6 Thoughts on "The Chefs Meet “I Write Like” — or, the Long Arm of David Foster Wallace"

The bloggers over at Making Light did a little digging and were very disappointed with “I Write Like”:

Writing an application that could analyze prose style would be a real achievement. Writing one that compares vocabulary (and probably a few other characteristics like sentence length) is trivially easy…Foo. Wanted cool; got balonium.

Their follow-up suggests it’s something of a scam designed for SEO and for luring aspiring authors to a vanity publisher:

This “I Write Like” site isn’t remotely legitimate. No, they aren’t trying; or, anyway, they aren’t trying to analyze writing samples: They’re trying to lure newbie authors to the rocks and shoals of vanity publication.

The (lengthy) comment stream in the same follow-up post is a bit more charitable to the coder of the site, though distinctly in a “damning with faint praise” way (e.g., “he’s more likely to be clueless rather than actively malicious”).

You’re just cranky because of the Dan Brown thing . . .

Since I’ve been on this earth somewhat longer than Cory Doctorow, wouldn’t it be more accurate to state that he writes like me instead of vice-versa?

Come to think of it – get your own *&^%$&* style Doctorow!

When I analyzed just a few paragraphs, the site came up with Tolkien. We may have a pattern here. Perhaps smaller glops of writing yield more noted figures while longer passages will yield someone a bit more contemporary. I agree that the sales pitch totally cheeses out the effort.

My writing like Arthur C. Clarke is evidence of the emergence of a pan-Clarkeian style. All Clarkes may very well write in a similar style do to innate Clarkeness. I may need work more obelisks into my posts, however…

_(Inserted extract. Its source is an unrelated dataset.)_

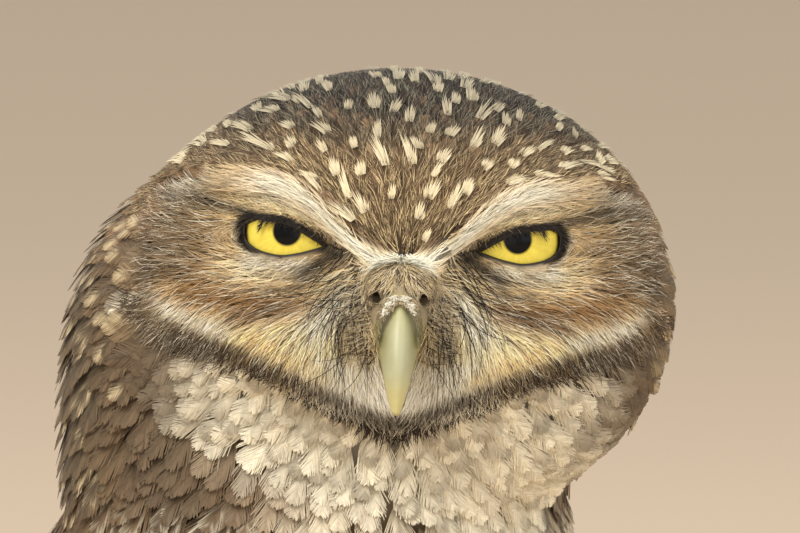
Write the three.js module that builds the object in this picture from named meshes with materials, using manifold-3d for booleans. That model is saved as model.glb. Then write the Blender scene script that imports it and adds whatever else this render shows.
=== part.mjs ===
// Adult burrowing owl, life size, standing with its neck drawn in and its head turned to its right.
// Millimetres, +Z up. The body faces -Y, its left side is +X, and it stands on the plane z = 0.
import * as THREE from "three";
import { mergeVertices } from "three/addons/utils/BufferGeometryUtils.js";
import Module from "manifold-3d";

const wasm = await Module();
wasm.setup();

// Driving dimensions
const GAP = 0.3; // clearance between neighbouring pieces
const SLIVER = 0.01; // details finer than this are left out
const WELD = 0.001; // corners closer than this are one
const DEGREE = Math.PI / 180;
const LEFT = 1;
const RIGHT = -1;

// Head: an ellipsoid in its own frame, which looks along -Y, with its relief added below.
const HEAD = { centre: [0, -20, 187], yaw: -40, pitch: -4, roll: 2.1 };
const HEAD_HALF = { side: 29.7, front: 23.5, back: 26, up: 24.9 };
const EYE = { x: 10.9, y: -13.2, z: 6.8, radius: 6.6 };
const LID_THICKNESS = 0.9;
const LID_BACK_Y = -14.6; // the lids end here, inside the socket
// The opening between the lids, seen from the front, from the inner corner over the top.
const LID_OPENING = [
  [8.4, 5.5], [9.6, 6.2], [10.8, 6.9], [12.2, 7.6], [13.9, 7.95], [15.4, 8.1], [16.5, 8.1],
  [16.9, 7.2], [16.7, 5.9], [15.6, 5.0], [14.2, 4.55], [12.75, 4.4], [11.0, 4.7], [9.6, 5.1],
];
const INNER_CORNER = [8.4, 5.5];
const OUTER_CORNER = [16.9, 7.2];

// Bill stations from the root to the tip: culmen y, z, cutting edge y, z, half width.
const UPPER_BILL = [
  [-22.0, 3.0, -22.0, -4.2, 3.2], [-26.0, 2.4, -25.5, -4.6, 3.1], [-29.4, 0.8, -27.8, -5.2, 2.75],
  [-32.0, -2.3, -29.0, -6.2, 2.35], [-33.3, -5.6, -30.2, -7.8, 1.8], [-33.5, -8.9, -31.2, -9.8, 1.25],
  [-32.9, -12.2, -32.0, -11.9, 0.45],
];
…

I ignored this test until a friend earned “James Joyce” for pasting in the speech he gave at his daughter’s Bas Mitzvah. So, I relented, and, on my first attempt, I pasted the text from my blog entry on the death of NY Yankees’ owner George Steinbrenner. I earned the David Foster Wallace prize many of you SK folks won (makes me feel like I am in really good company). But, the analysis was done way too quickly to have me convinced it was legitimate. So, I pasted in a second blog entry–this time on some family history–to see what would happen. The result? Oh, just Shakespeare…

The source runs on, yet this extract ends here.